Another example is the way we transport data in BGP. A lot of people do not know that BGP’s original design allowed for carrying information other than straight reachability in the protocol. BGP speakers can negotiate multiple sessions, with each session carrying a different kind of information. Rather than using this mechanism, however, BGP has consistently been extended using address families—because it is simpler to create a new address family than it is to define a new kind of data parallel with address families.
This has resulted in AFs that are all over the place, magic numbers, and all sorts of complexity. The AF solution is simpler, but ultimately more complex.
Returning to Daniel’s example, running a single protocol for underlay and overlay is simpler, while running two different protocols is less simple. However, I’ve observed—many times—that running different protocols for underlay and overlay is less complex.
Why? Daniel mentions a couple of reasons, such as each protocol has a separate purpose, and we’re pushing features into BGP to make it serve the role of an IGP (which is, in the end, going to cause some major outages—if it hasn’t already).
Consider this: is it easier to troubleshoot infrastructure reachability separately from vrf reachability? The answer is obvious—yes! What about security? Is it easier to secure a fabric when the underlay never touches any attached workload? Again—yes!

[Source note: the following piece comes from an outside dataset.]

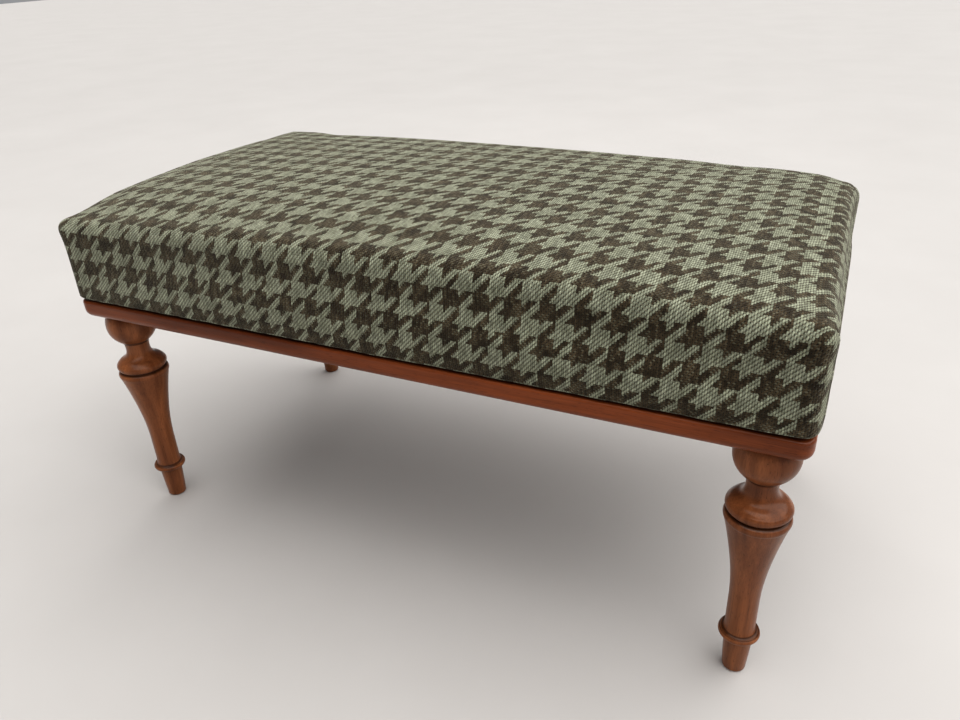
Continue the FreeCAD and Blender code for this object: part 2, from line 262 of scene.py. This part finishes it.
def stained_wood(name, grain, dark, light, grooves=()):
    """Stained, lacquered beech with its grain along one axis: 0, 1 or 2 for x, y or z."""
    g = Graph(name)
    place = g.place()
    stretch = [1.0, 1.0, 1.0]
    stretch[grain] = 0.07
    figure = g.vector_math("MULTIPLY", place, tuple(stretch))
    stretch[grain] = 0.02
    fibres = g.vector_math("MULTIPLY", place, tuple(stretch))
    cloud = g.noise(figure, 38.0, 3.0, 0.55)
    band = g.noise(figure, 160.0, 3.0, 0.6)
    line = g.noise(fibres, 900.0, 3.0, 0.65)
    fleck = g.ramp(g.noise(figure, 1500.0, 1.0), 0.63, 0.72)
    colour = g.mix(g.ramp(cloud, 0.32, 0.68), dark, light)
    colour = g.shade(colour, band, 0.74, 1.24)
    colour = g.shade(colour, line, 0.72, 1.26)
    colour = g.shade(colour, fleck, 1.0, 0.62)
    z = g.split(place)[2]
    # Painted shade, with stain gathered there: the colour darkens towards the middle of each groove
    for level, reach in grooves:
        away = g.math("ABSOLUTE", g.math("SUBTRACT", z, level))
        colour = g.shade(colour, g.ramp(away, 0.3 * reach, reach), 0.35, 1.0)
    wipe = g.noise(place, 24.0, 4.0, 0.6)
    rough = g.ramp(wipe, 0.3, 0.7, 0.30, 0.46)
    relief = g.math("SUBTRACT", g.math("MULTIPLY", line, 0.5), g.math("MULTIPLY", fleck, 0.6))
    coat_relief = g.noise(place, 110.0, 2.0)
    return g.surface(Base_Color=colour, Roughness=rough, Normal=g.bump(relief, 0.12 * MM, 0.5),
                     Specular_IOR_Level=0.12, Coat_Weight=0.5, Coat_IOR=1.3, Coat_Roughness=0.14,
                     Coat_Normal=g.bump(coat_relief, 0.25 * MM, 0.25))


def raw_wood(name, grain, dark, light):
    """Bare, sanded timber with its grain along one axis."""
    g = Graph(name)
    stretch = [1.0, 1.0, 1.0]
    stretch[grain] = 0.04
    fibres = g.vector_math("MULTIPLY", g.place(), tuple(stretch))
    line = g.noise(fibres, 600.0, 4.0, 0.6)
    cloud = g.noise(fibres, 60.0, 2.0)
    colour = g.shade(g.mix(cloud, dark, light), line, 0.8, 1.15)
    rough = g.ramp(line, 0.3, 0.7, 0.6, 0.8)
    return g.surface(Base_Color=colour, Roughness=rough, Normal=g.bump(line, 0.1 * MM, 0.6))


def plated_steel(name, tint, rough_low, rough_high):
    """Zinc plate: a faint mottle of crystals and rubbed, duller patches."""
    g = Graph(name)
    place = g.place()
    crystal = g.node("TexVoronoi", {"Vector": place, "Scale": 900.0}).outputs["Color"]
    mottle = g.split(crystal)[0]
    rub = g.noise(place, 320.0, 4.0, 0.7)
    colour = g.shade(g.mix(rub, tint, tuple(0.75 * c for c in tint)), mottle, 0.85, 1.1)
    rough = g.ramp(rub, 0.3, 0.7, rough_low, rough_high)
    normal = g.bump(rub, 0.05 * MM, 0.5)
    return g.surface(Base_Color=colour, Metallic=1.0, Roughness=rough, Normal=normal)


def finish_cad_nodes():
    """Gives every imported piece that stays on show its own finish."""
    grooves = (UNDER_SAUCER, UNDER_BUN, UNDER_RING, OVER_RING)
    along_x = stained_wood("rail_wood_x", 0, *RAIL_STAIN)
    along_y = stained_wood("rail_wood_y", 1, *RAIL_STAIN)
    turned = stained_wood("leg_wood_turned", 2, *LEG_STAIN, grooves)
    beech = raw_wood("dowel_beech", 1, (0.42, 0.27, 0.15), (0.58, 0.40, 0.24))
    birch = raw_wood("plywood_birch", 0, (0.46, 0.31, 0.17), (0.60, 0.44, 0.27))
    zinc = plated_steel("zinc_plate", (0.60, 0.60, 0.56), 0.22, 0.42)
    wire = plated_steel("staple_zinc", (0.55, 0.55, 0.54), 0.28, 0.5)
    finishes = {
        "front_rail": along_x, "back_rail": along_x,
        "left_rail": along_y, "right_rail": along_y, "middle_rail": along_y,
        "rail_dowels": beech, "seat_board": birch,
        "hanger_bolts": zinc, "tee_nuts": zinc, "seat_screws": zinc,
        "cloth_staples": wire, "dust_cover_staples": wire,
    }
    for name, node in nodes.items():
        if name.startswith("leg_"):
            finishes[name] = turned
        if name in finishes:
            for slot in node.material_slots:
                slot.material = finishes[name]


# Pad

ROUND = 15.5 * MM            # top edge and upright corners
FOOT_ROUND = 5.0 * MM
STEP = 6.0 * MM              # of the mesh along and across the pad
ROUND_STEPS = 6              # through each rounding
FOOT_STEPS = 3
WALL_STEPS = 12
CORNER_DROP = 28.0 * MM      # from the middle of the top to its corners
SIDE_DROP = 15.0 * MM        # from the middle of the top to the middle of each side
LAST_FRAME = 20              # of the cloth simulation
SWELL = 4.0 * MM             # the most that the cloth moves as it fills
SETTLE = 1.5 * MM            # how far it sinks between its firm corners
CORNER_REACH = 90.0 * MM     # how far along each side a corner stays firm
DOG_EAR = 5.0 * MM           # how far the folded cloth stands out at the front top corners
EAR_REACH = 16.0 * MM
EASE_REACH = 60.0 * MM       # how far over the top the cloth takes to lie straight again
FOLD = 0.8 * MM              # width of the step at a corner pleat
FLAP = 1.3 * MM              # height of that step
FLAP_REACH = 16.0 * MM       # how far from the step the folded cloth lies flat again
STAPLE_PITCH = 45.0 * MM
STAPLE_PULL = 0.35 * MM
LUMPS = 0.5 * MM             # unevenness of the filling
PLUMP = 8.0 * MM             # how much fuller the left end is, behind its front corner
PLUMP_BACK = 2.0 * MM        # and how much more at the back left corner
PLUMP_FROM = 0.03            # where that begins and is full, as shares of the pad's width
PLUMP_FULL = 0.20
WORN = 12.0 * MM             # how far the back right corner has been pressed down
WORN_REACH = 28.0 * MM
ARCH_MIDDLE = 7 / 8          # arch() at the middle of a side
TOUCH = 0.001 * MM           # two places nearer than this are the same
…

We get this tradeoff wrong all the time. A lot of times this is because we are afraid of what we do not know. Ten years ago I struggled to convince large operators to run BGP in their networks. Today no-one runs anyone other than BGP—and they all say “but we don’t have anyone who knows OSPF or IS-IS.” I’ve no idea what happened to old-fashioned network engineering. Do people really only have one “protocol slot” in their brains? Can people really only ever learn one protocol?
Or maybe we’ve become so fixated on learning features that we no longer no protocols?
I don’t know the answer to these questions, but I will say this—over the years I’ve learned that simpler is not always less complex.